Q:  I usually see my elderly neighbor almost every day checking his mail. For several days I did not see him, and I was worried. He has come out again and let me know he had been sick. It got me thinking: what should I do if I cannot reach him again and I am worried something is wrong?

A: Neighbors keeping an eye out and checking on neighbors is an important part of a community. In this situation, thankfully he is okay and now you have the opportunity to ask him how he would like you to help in the future.

The next time you see him you can let him know you had been worried and ask if he would like to provide you with the name and number of his emergency contact person. Perhaps he has a family member nearby who keeps a key to his house.

If he becomes ill again you can offer to be a support and drop off groceries for him. Or if he becomes hospitalized his emergency contact could let you know and you can offer to collect and hold his mail.

If you notice someone is not responding like they usually do and there is cause for concern, you can always call the police and ask for a wellness check. You would first want to try every avenue to reach the person. Call any numbers you have, knock on the door, and notice anything about the home that may indicate they are not at home.

However, if you cannot reach them and this is unusual for them, then you may have cause for concern. You can call the non-emergency police line in your area or call 911 if you’re worried there may be immediate danger. The police will usually send an officer to the home to try and reach the person. They will assess the cause for concern and, if needed, they will force entry into the home to try and check on the person.

The police may be a last resort, but it is important to know it is an option if needed.

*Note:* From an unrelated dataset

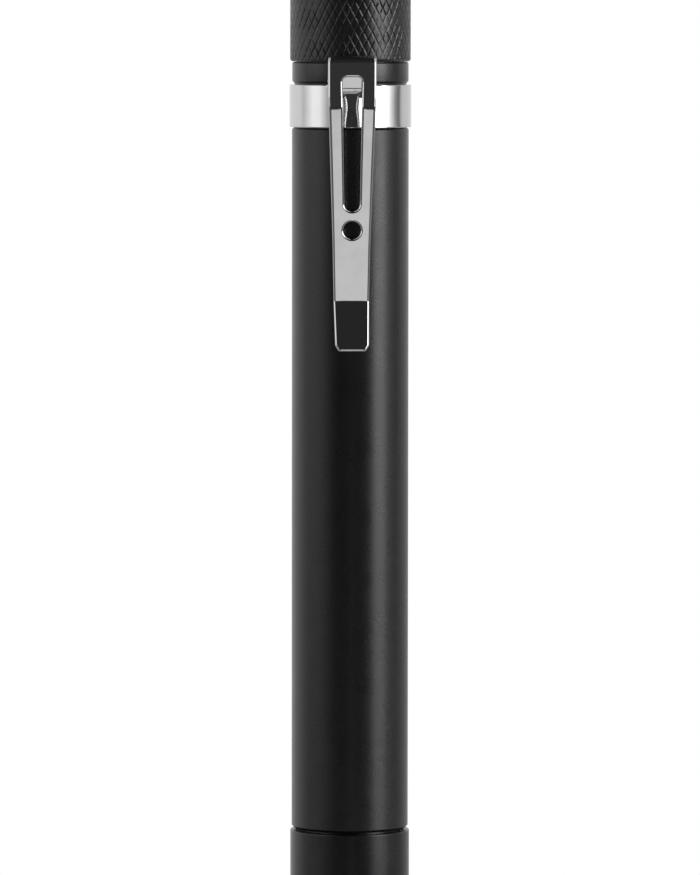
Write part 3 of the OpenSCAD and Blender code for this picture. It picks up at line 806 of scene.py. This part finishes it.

In your case, you have the opportunity to talk to your neighbor now and ask how they want you to handle this type of situation in the future. Ideally, you can find other ways to reach someone on their behalf to check if they are okay or needing help.

If your neighbor tells you they do not want to provide an emergency contact and they do not want you to do anything to help or check on them, you should respect their request for privacy. Try to explain that you come from a place of concern and caring and do not want to infringe on their autonomy. But understand that they have the right to ask you not to be involved.

It is also possible they do not have anyone to be their emergency contact and they may be uncomfortable about that. Let them know you are a friendly neighbor available if needed and then allow them the space to say no. They may change their mind another day, but for now you do not want to press the issue as that may cause hurt feelings.

When dealing with neighbors who we may be friendly with, but are not good friends or relatives, it can be a delicate balance between getting involved and leaving them on their own. Open communication is always best when possible. In the end we want to look out for each other while also respecting people may choose to live their life in a different way than you would.